In a statement on the BBC's complaints website, the BBC said: "We accept that this has caused offence but we would like people to understand why we took the decision we did."
It said the victim's family "asked us specifically to show the photos of this man's injuries and were also determined that we should report the racist language, in full, alleged to have been spoken by the occupants of the car".
"Notwithstanding the family's wishes, we independently considered whether the use of the word was editorially justified given the context," the statement said.
"The word is used on air rarely, and in this case, as with all cases, the decision to use it in full was made by a team of people including a number of senior editorial figures."
'Most horrific of words'
But some have continued to call for a public apology from the BBC.
Referring to the BBC's response to the complaints, William Adoasi, CEO of Vitae London, said it was "simply exhausting and a waste of our energy".
InfluencHers, a group of professional British women of African/Caribbean origin, has penned an open letter to the BBC, saying it was "time for a public apology" due to "flagrant and repeated use of the N-word".
The letter referred to the news report as well as the use of the N-word in BBC documentary American History's Biggest Fibs, which first aired in 2019 but has been broadcast again recently.

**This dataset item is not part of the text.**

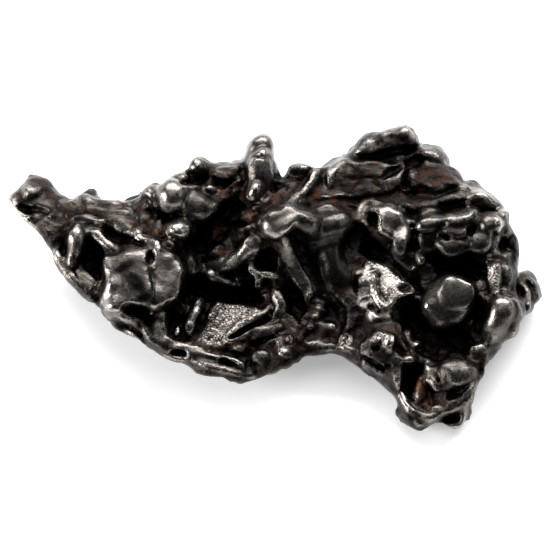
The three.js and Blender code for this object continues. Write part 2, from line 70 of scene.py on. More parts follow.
TAPER = 1.2  # length of the thinning ends of a rope or groove, or
TAPER_SHARE = 0.35  # this share of a short one
THIN_END = 0.45  # its width there
WOBBLE = 0.12  # how much its width varies along its length
WOBBLE_STEPS = 7
FALL = 8  # how steeply the ground meets a lump, pit or pad at its edge
STROKE_FALL = 6
REACH = 1.5  # how far round a feature the map is worked, in its own half widths
STROKE_REACH = 1.7
PAINT_EDGE = (1.05, 0.8)  # where the looks of a lump or pit set in and are full, in its own half widths
PATCH_EDGE = (1.2, 0.5)
STROKE_EDGE = (1.1, 0.7)
PAD_EDGE = (-0.1, 0.15)  # and of a pad, in millimetres inside its outline
# Of the looks, light is painted sheen and some bright bare metal; the last is painted shade and some grime.
LOOKS = ("polish", "rust", "orange", "grain", "calm", "light", "soot")

# ------------------------------------------------------------------ general form, in board millimetres

# Clockwise from the left tip: arm, knob cluster, fin, upper plateau, right side, foot, bay, bowl.
OUTLINE = [
    (-33.5, 9.2), (-33.2, 9.9), (-32.2, 10.4), (-31.6, 11.3), (-30.8, 12.1), (-29.8, 12.4), (-28.8, 12.1),
    (-27.4, 10.8), (-26.2, 10), (-25.2, 9.7), (-24.2, 10.3), (-21.9, 10.1), (-18.9, 9.2), (-17, 9.3),
    (-15.9, 10.7), (-14.9, 11.2), (-14, 11.2), (-13, 12.3), (-12.2, 12.9), (-11.1, 13.2), (-10.6, 14.4),
    (-9.6, 15.1), (-8.9, 15), (-8.2, 14.4), (-6.2, 14.3), (-4.2, 14.8), (-3.8, 16), (-3.3, 17.1),
    (-1.8, 17.9), (-0.7, 17.5), (-0.2, 16), (0.1, 13.9), (0.6, 11.9), (1.4, 12), (2.2, 13.6), (3.1, 14),
    (5.5, 13.6), (6.9, 14.1), (9.4, 15.5), (11.1, 17.4), (13.1, 18), (15, 18.75), (16.2, 18.9),
    (17.2, 18.1), (18.4, 16.2), (20.2, 16.1), (21.4, 14.9), (21.7, 13.5), (23, 12.9), (23.8, 11.6),
    (25, 11.5), (27.1, 9.8), (28.4, 8.9), (29, 7.7), (29.1, 6.1), (30.2, 4.2), (30.7, 2.2), (30.1, 0.5),
    (31.6, 0.4), (32.9, -1.1), (33.5, -2.8), (32.3, -4.1), (31, -5.1), (30.3, -5.8), (29.9, -7.4),
    (28.4, -8.1), (26.2, -10.7), (26, -12.1), (25, -14.2), (24.4, -16.1), (23.7, -18), (22.5, -19.2),
    (21.4, -19.2), (20, -18.5), (18.4, -18.8), (17.4, -19.1), (16, -18.5), (15.2, -17.2), (15.4, -16.1),
    (14.1, -14), (12.2, -12.4), (10.6, -11.9), (8.5, -10.1), (7.2, -9.8), (4.4, -10.1), (2.9, -10.4),
    (2, -11.4), (-0.4, -12.5), (-3.2, -13.2), (-6.4, -13), (-8.6, -12.8), (-10.4, -11.4), (-13.8, -10.2),
    (-15.4, -8.9), (-18, -7.6), (-19.8, -6.6), (-21.6, -4.4), (-24.4, -2.4), (-26.9, 0.2), (-28.1, 2.8),
    (-29.2, 4.8), (-31.4, 6.9),
]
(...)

"We feel distraught, insulted and under attack by the corporation's ease at using what to many descendants of slavery and colonisation, and victims of ongoing racism, is the most degrading and horrific of words," the letter said.
"This is a term many of us have been called during our childhood and even later in life, and we now object to being forced to hear it being used so flippantly by an institution to which we pay licence fees."